[Python-Dev] collections module (original) (raw)

Delaney, Timothy C (Timothy) tdelaney at avaya.com
Sun Jan 11 21:08:33 EST 2004

From: Tim Peters

q = [incoming() for i in range(1000)] while True: q.append(incoming()) consume(q.pop(0)) We currently realloc() q on every append(), rounding up its size, where "its size" is taken from obsize. That would no longer be correct: obsize stays steady at 1000, but append needs ever-larger indices relative to the start of the allocated memory. IOW, while obsize bears a useful relationship to the amount of memory we actually allocate tody, that relationship would no longer hold (obsize would become an arbitrarily poor lower bound).

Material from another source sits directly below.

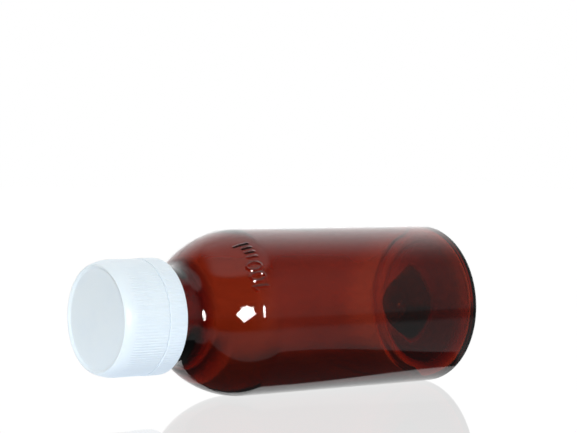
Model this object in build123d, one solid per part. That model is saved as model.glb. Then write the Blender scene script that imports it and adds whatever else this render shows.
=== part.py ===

So what are we going to do instead, exactly? We actually allocate enough room for 1024 elements now (although Python doesn't currently remember that). If we start to remember when we're out of room, and memmove() the whole blob left 24 slots when append hits the end of available room, then every 24 (+-1 -- doesn't matter at this level) iterations of the loop, we end up memmove'ing 1000 pointers. If the steady-state backlog were, say, 1023 elements instead, we'd end up memmove'ing 1023 pointers on every loop iteration, and each append becomes a linear-time operation.

Hmm - could we do both? We could choose what to do based on the percentage of the memory block actually in use at the time we hit the end of the block. For example, if we hit the end of the block, and over 75% of it is used, we realloc, then memmove to the beginning of the block. If less than 75% of the memory block is used, we just do the memmove.

So in the above case, when we've got 1024 elements allocated, with 1000 entries in the list, we hit the end. There's more than 75% of the block in use, so we realloc to (e.g.) 2048 elements and memmove the 1000 entries to the start of the block. After another 1048 times around the loop we hit the end of the block again. This time there's less than 75% of the block used, so we just memmove all the entries to the start of the block. This then becomes a new steady state, but instead of memmoveing 1000 pointers every 24 times round the loop, we memmove 1000 pointers every 1048 times round.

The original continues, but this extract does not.